1

I'm working on a html tool to study ancient latin language. There is one exercise where student have to click on some single word, in which there is a div with a piece of latin:

<div class="clickable">
                   Cum a Romanis copiis vincĭtur măr, Gallia terra fera est. 
Regionis incŏlae terram non colunt, autem sagittis feras necant et postea eas vorant. 
Etiam a_femĭnis vita agrestis agĭtur, 
miseras vestes induunt et cum familiā in parvis casis vivunt. 
Vita secūra nimiaeque divitiae a Gallis contemnuntur. 
Gallorum civitates acrĭter pugnant et ab inimicis copiis timentur. 
Galli densis silvis defenduntur, tamen Roma feram Galliam capit. 
</div>    

In my javascript I wrap all single words into a <span> with a regex, and I apply some actions.

 var words = $('div.clickable');        
    words.html(function(index, oldHtml) {
        var myText = oldHtml.replace(/\b(\w+?)\b/g, '<span class="word">$1</span>')

        return myText;
    }).click(function(event) { 
        if(!$(event.target).hasClass("word"))return; 
        alert($(event.target).text());
    }

The problem is that the words that contains ĭ, ŏ, ā, are not wrapped correctly, but are divided in correspondence of these characters.

How I can match correctly this class of words?

JS Fiddle

cesare
  • 2,098
  • 19
  • 29

2 Answers2

4

You can split your text by divider. In common case it may be space or different punctuation marks:

(.+?)([\s,.!?;:)([\]]+)

https://regex101.com/r/xW4pF1/5

Edit

var words = $('div.clickable');        
words.html(function(index, oldHtml) {
    var myText = oldHtml.replace(/(.+?)([\s,.!?;:)([\]]+)/g, '<span class="word">$1</span>$2')

    return myText;
}).click(function(event) { 
    if(!$(event.target).hasClass("word"))return; 
    alert($(event.target).text());
}

https://jsfiddle.net/s568c0pp/3/

Slavik
  • 6,647
  • 3
  • 15
  • 18
  • This approach works fine, but match also the dividers, how to exclude punctations from result? – cesare Apr 04 '16 at 07:19
  • It matches 2 groups: word and divider.

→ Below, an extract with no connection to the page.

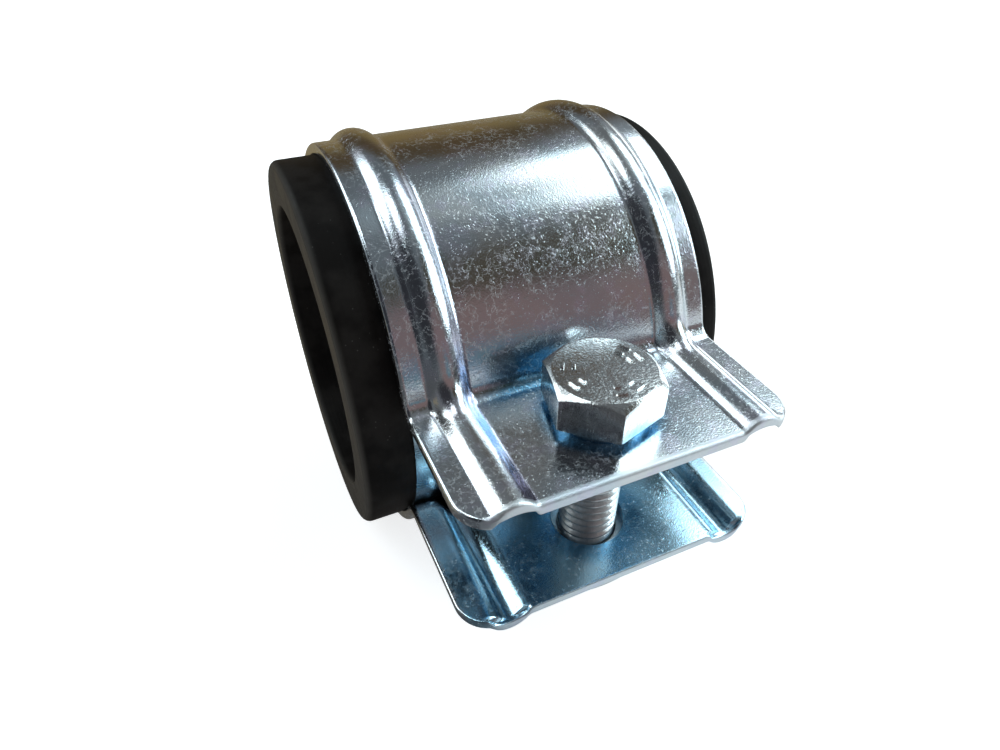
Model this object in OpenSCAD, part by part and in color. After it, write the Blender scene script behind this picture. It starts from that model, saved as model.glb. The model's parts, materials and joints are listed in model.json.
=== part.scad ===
// Single-bolt pipe coupling: a rubber sleeve inside a one-piece sheet-steel band.
// The band's two lugs are drawn together by a hex bolt and nut, and a thin bridge
// plate covers the rubber where the band is open. The X axis is the pipe axis, the
// lugs point to -Y and the bolt stands along Z. The origin is the middle of the band
// on the pipe axis.

/* [Rubber sleeve] */
// Bore of the sleeve, which takes a 42.4 mm pipe
sleeve_bore_d = 42.5; // [42.45:0.05:42.8]
// Outside diameter of the sleeve
sleeve_od = 55; // [54:0.5:58]
// Length of the sleeve along the pipe
sleeve_len = 53.5; // [50:0.5:60]
// How far the middle of the sleeve sits to the left of the middle of the band
sleeve_shift = 1.1; // [0:0.1:3]
// Radius on the sleeve's outer edges
sleeve_edge_r = 1.2; // [0.5:0.1:2]

/* [Clamp band] */
// Width of the band along the pipe
band_w = 43.6; // [40:0.2:46]
// Thickness of the band's sheet
sheet_t = 1.5; // [1.2:0.1:1.8]
// Distance from the pipe axis to the front edge of the upper lug
upper_reach = 47.2; // [45:0.1:52]
// Distance from the pipe axis to the front edge of the lower lug
lower_reach = 46.5; // [45:0.1:52]
// Clear gap between the two lugs
lug_gap = 18; // [14:0.5:20]
// How far the middle of the gap sits below the pipe axis
gap_drop = 3.5; // [0:0.1:4]
// Radius of the lugs' front corners
lug_corner_r = 4.5; // [2:0.5:6]
// Radius on the outer side of the fold between the band and a lug
fold_r = 2.2; // [2:0.1:3]

/* [Stiffening beads] */
// Width of a bead where it leaves the sheet
bead_w = 5; // [4.4:0.2:6]
// Height of a bead above the sheet
bead_h = 1.3; // [1:0.1:1.6]
// Distance from the edge of the band to the middle of a bead
bead_inset = 5.7; // [4.5:0.1:7]

/* [Bridge plate] */
// Thickness of the bridge plate
bridge_t = 0.5; // [0.4:0.1:0.8]
// Width of the bridge plate along the pipe
bridge_w = 42; // [38:0.5:43]
// Angle that the bridge plate spans round the pipe axis
bridge_span = 110; // [90:5:140]

/* [Bolt and nut] */
// Distance from the pipe axis to the bolt axis
bolt_y = 36.5; // [36.4:0.1:38]
// Bolt size, the outside diameter of its thread
bolt_d = 8; // [8:8]
// Length of the bolt under its head
bolt_len = 30; // [30:5:45]
// Distance across the flats of the head and the nut
hex_af = 13; // [13:13]
// Height of the hexagonal part of the bolt head
head_h = 5.4; // [5.2:0.1:5.5]
// Height of the round seat under the bolt head's hexagon
seat_h = 1.1; // [0.4:0.1:1.5]
// Height of the nut
nut_h = 6.5; // [6.5:0.1:6.8]
// Diameter of the bolt hole in the upper lug
upper_hole_d = 9; // [8.8:0.1:10]
// Diameter of the wider bolt hole in the lower lug
lower_hole_d = 10; // [9:0.1:11]
// Angle of the head's corners about the bolt axis
head_turn = 17; // [0:1:59]

/* [Hidden] */
$fn = 96;

// Clearance between two pieces that turn or slide on each other
running_gap = 0.05;
// Play round the bridge plate in its recess: at its sides, under it, and in degrees at
// its ends
recess_play = 0.1;
recess_floor_play = 0.02;
recess_end_play = 0.2;
// Margin by which a cutting shape passes through what it cuts
through = 1;
// The folds are this much fuller than the sheet on every side, and the sheet runs this
// far into them, so that the stretches of the band merge into one solid
fold_skin = 0.02;
fold_lap = 0.1;

sleeve_r = sleeve_od / 2;
sleeve_bore_r = sleeve_bore_d / 2;
recess_r = sleeve_r - bridge_t - recess_floor_play;

band_inner_r = sleeve_r + running_gap;
band_outer_r = band_inner_r + sheet_t;

// Heights of the lugs' facing sides and of their outer sides
upper_inner_z = lug_gap / 2 - gap_drop;
lower_inner_z = -lug_gap / 2 - gap_drop;
upper_outer_z = upper_inner_z + sheet_t;
lower_outer_z = lower_inner_z - sheet_t;

// The bead's arc on the sheet's outer side; its inner arc is one sheet thickness less
bead_r = (bead_w * bead_w / 4 + bead_h * bead_h) / (2 * bead_h);
bead_x = band_w / 2 - bead_inset;

// The thread is drawn as a plain shank close to its outside diameter
shank_r = bolt_d / 2 - running_gap;
hex_corner_r = hex_af / 2 / cos(30);
// Radius of the round seat under the bolt head's hexagon
seat_r = 5.9;
// Angle of the chamfer on a hexagon's end and the radius of the flat that it leaves
hex_chamfer_a = 30;
head_flat_r = 0.95 * hex_af / 2;
// Height and depth of the chamfer on the bolt's tip
tip_h = 0.8;

// Cross-section of the beaded sheet, grown by skin on every side. X is the height
// above the sheet's inner side and Y runs across the band.
module sheet_section(skin = 0) {
    arc_centre = sheet_t + bead_h - bead_r;
    difference() {
        union() {
            translate([-skin, -band_w / 2 - skin])
                square([sheet_t + 2 * skin, band_w + 2 * skin]);
            for (side = [-1, 1])
                intersection() {
                    translate([arc_centre, side * bead_x]) circle(r = bead_r + skin);
                    translate([sheet_t / 2, side * bead_x - bead_w]) square([bead_r, 2 * bead_w]);
                }
        }
        for (side = [-1, 1])
            translate([arc_centre, side * bead_x]) circle(r = bead_r - sheet_t - skin);
    }
}

// Turns shapes drawn about Z so that they stand about the pipe axis, with angles
// counted from +Y towards +Z
module about_pipe_axis() {
    rotate([90, 0, 90]) children();
}

// Angle between the gap's direction, -Y, and the line from the pipe axis to a fold's
// centre, for a lug whose outer side lies at this distance from the axis plane
function fold_angle(outer_z) = asin((outer_z + fold_r) / (band_outer_r + fold_r));

// The part of the band that wraps the sleeve
module wrap() {
    lap_a = fold_lap / band_outer_r * 180 / PI;
    upper_a = fold_angle(upper_outer_z) - lap_a;
    lower_a = fold_angle(-lower_outer_z) - lap_a;
    about_pipe_axis()
        rotate([0, 0, 180 + lower_a])
            rotate_extrude(angle = 360 - lower_a - upper_a)
                translate([band_inner_r, 0]) sheet_section();
}

// A lug and the fold that joins it to the wrap, drawn above the axis plane. The lug's
// outer side is at outer_z and its front edge is at reach from the pipe axis.
module lug(outer_z, hole_d, reach) {
    fold_a = fold_angle(outer_z);
    fold_y = -(band_outer_r + fold_r) * cos(fold_a);
    translate([0, fold_y, outer_z + fold_r])
        about_pipe_axis()
            rotate([0, 0, -90])
                rotate_extrude(angle = 90 - fold_a)
                    translate([fold_r + sheet_t, 0])
                        mirror([1, 0]) sheet_section(fold_skin);
    difference() {
        translate([0, -reach, outer_z - sheet_t])
            rotate([-90, -90, 0])
                linear_extrude(height = reach + fold_y + fold_lap) sheet_section();
        translate([0, -bolt_y, outer_z - sheet_t - through])
            cylinder(d = hole_d, h = sheet_t + 2 * through);
        for (side = [-1, 1])
            translate([side * (band_w / 2 - lug_corner_r), lug_corner_r - reach, outer_z])
                corner_waste(side);
    }
}

// What is cut off a square corner to round it
module corner_waste(side) {
    height = 2 * (sheet_t + bead_h + through);
    difference() {
        translate([side > 0 ? 0 : -2 * lug_corner_r, -2 * lug_corner_r, -height / 2])
            cube([2 * lug_corner_r, 2 * lug_corner_r, height]);
        cylinder(r = lug_corner_r, h = 2 * height, center = true);
    }
}

// Hexagonal prism with chamfered ends, from the radius of the flat at each end
module chamfered_hex(height, bottom_flat_r, top_flat_r) {
    far_r = hex_corner_r + through;
    slope = tan(hex_chamfer_a);
    intersection() {
        cylinder(r = hex_corner_r, h = height, $fn = 6);
        rotate_extrude()
            polygon([
                [0, 0],
                [bottom_flat_r, 0],
                [far_r, (far_r - bottom_flat_r) * slope],
                [far_r, height - (far_r - top_flat_r) * slope],
                [top_flat_r, height],
                [0, height]
            ]);
    }
}

// Ring profile with both outer edges rounded, drawn with the pipe axis along Y
module sleeve_section() {
    body_h = sleeve_len - 2 * sleeve_edge_r;
    translate([sleeve_bore_r, -sleeve_len / 2])
        square([sleeve_r - sleeve_bore_r - sleeve_edge_r, sleeve_len]);
    translate([sleeve_bore_r, -body_h / 2])
        square([sleeve_r - sleeve_bore_r, body_h]);
    for (end = [-1, 1])
        translate([sleeve_r - sleeve_edge_r, end * body_h / 2]) circle(r = sleeve_edge_r);
}

module rubber_sleeve() {
    color([0.09, 0.09, 0.1])
        difference() {
            translate([-sleeve_shift, 0, 0])
                about_pipe_axis() rotate_extrude() sleeve_section();
            about_pipe_axis()
                rotate([0, 0, 180 - bridge_span / 2 - recess_end_play])
                    rotate_extrude(angle = bridge_span + 2 * recess_end_play)
                        translate([recess_r, -bridge_w / 2 - recess_play])
                            square([bridge_t + through, bridge_w + 2 * recess_play]);
        }
}

module bridge_plate() {
    color([0.62, 0.66, 0.7])
        about_pipe_axis()
            rotate([0, 0, 180 - bridge_span / 2])
                rotate_extrude(angle = bridge_span)
                    translate([sleeve_r - bridge_t, -bridge_w / 2]) square([bridge_t, bridge_w]);
}

module clamp_band() {
    color([0.76, 0.78, 0.8]) {
        wrap();
        lug(upper_outer_z, upper_hole_d, upper_reach);
        mirror([0, 0, 1]) lug(-lower_outer_z, lower_hole_d, lower_reach);
    }
}

module hex_bolt() {
    color([0.6, 0.62, 0.64])
        translate([0, -bolt_y, upper_outer_z]) {
            cylinder(r = seat_r, h = seat_h);
            translate([0, 0, seat_h])
                rotate([0, 0, head_turn]) chamfered_hex(head_h, hex_corner_r, head_flat_r);
            translate([0, 0, tip_h - bolt_len])
                cylinder(r = shank_r, h = bolt_len + seat_h - tip_h);
            translate([0, 0, -bolt_len]) cylinder(r1 = shank_r - tip_h, r2 = shank_r, h = tip_h);
        }
}

module hex_nut() {
    color([0.66, 0.68, 0.7])
        translate([0, -bolt_y, lower_outer_z - nut_h])
            difference() {
                chamfered_hex(nut_h, head_flat_r, head_flat_r);
                translate([0, 0, -through])
                    cylinder(r = shank_r + running_gap, h = nut_h + 2 * through);
            }
}

rubber_sleeve();
bridge_plate();
clamp_band();
hex_bolt();
hex_nut();
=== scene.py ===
import json
import math

import bmesh
import bpy
from mathutils import Matrix, Vector


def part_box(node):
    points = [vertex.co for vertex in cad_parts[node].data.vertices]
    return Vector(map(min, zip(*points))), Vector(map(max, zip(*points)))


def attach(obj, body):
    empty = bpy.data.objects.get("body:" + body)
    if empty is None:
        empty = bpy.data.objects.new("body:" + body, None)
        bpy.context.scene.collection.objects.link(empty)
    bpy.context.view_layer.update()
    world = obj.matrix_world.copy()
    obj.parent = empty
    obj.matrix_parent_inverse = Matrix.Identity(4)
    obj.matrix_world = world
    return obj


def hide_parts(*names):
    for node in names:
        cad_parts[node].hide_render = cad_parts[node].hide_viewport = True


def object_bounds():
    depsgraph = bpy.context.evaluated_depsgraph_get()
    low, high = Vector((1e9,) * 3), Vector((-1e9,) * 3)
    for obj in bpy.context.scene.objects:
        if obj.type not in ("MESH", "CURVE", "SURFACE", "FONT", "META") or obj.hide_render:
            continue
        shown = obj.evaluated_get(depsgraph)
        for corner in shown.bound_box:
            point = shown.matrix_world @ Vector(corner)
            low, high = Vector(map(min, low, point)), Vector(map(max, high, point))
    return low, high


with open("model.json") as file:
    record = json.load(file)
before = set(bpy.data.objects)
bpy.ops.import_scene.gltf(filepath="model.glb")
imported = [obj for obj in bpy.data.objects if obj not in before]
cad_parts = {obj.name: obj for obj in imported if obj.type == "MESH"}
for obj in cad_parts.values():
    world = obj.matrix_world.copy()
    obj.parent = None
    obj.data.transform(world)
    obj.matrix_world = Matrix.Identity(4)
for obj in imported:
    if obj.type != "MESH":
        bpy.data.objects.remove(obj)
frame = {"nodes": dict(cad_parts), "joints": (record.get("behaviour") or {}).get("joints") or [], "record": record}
cad_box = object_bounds()

MM = 0.001

# ---------------------------------------------------------------- sizes, from the frame

bore = next(m for m in frame["record"]["mounts"] if m["name"] == "pipe_bore")
bolt_joint = next(j for j in frame["joints"] if j["name"] == "bolt_turn")

SLEEVE_LOW, SLEEVE_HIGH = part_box("rubber_sleeve")
PLATE_LOW, PLATE_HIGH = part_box("bridge_plate")
BAND_LOW, BAND_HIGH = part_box("clamp_band")
BOLT_LOW, BOLT_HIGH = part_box("hex_bolt")
NUT_LOW, NUT_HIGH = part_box("hex_nut")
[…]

So in your replace function use both in replacement: `oldHtml.replace(/(.+?)([\s\,\.\!\?]+)/g, '$1$2')` https://jsfiddle.net/s568c0pp/2/ – Slavik Apr 04 '16 at 07:24
1

The \w meta character is used to find a word character from a-z, A-Z, 0-9, including the _ (underscore) character. So you need to change your regex to use the range of Unicode symbols instead of \w.

You also can try \p{L} instead of \w to match any Unicode character.

See also: http://www.regular-expressions.info/unicode.html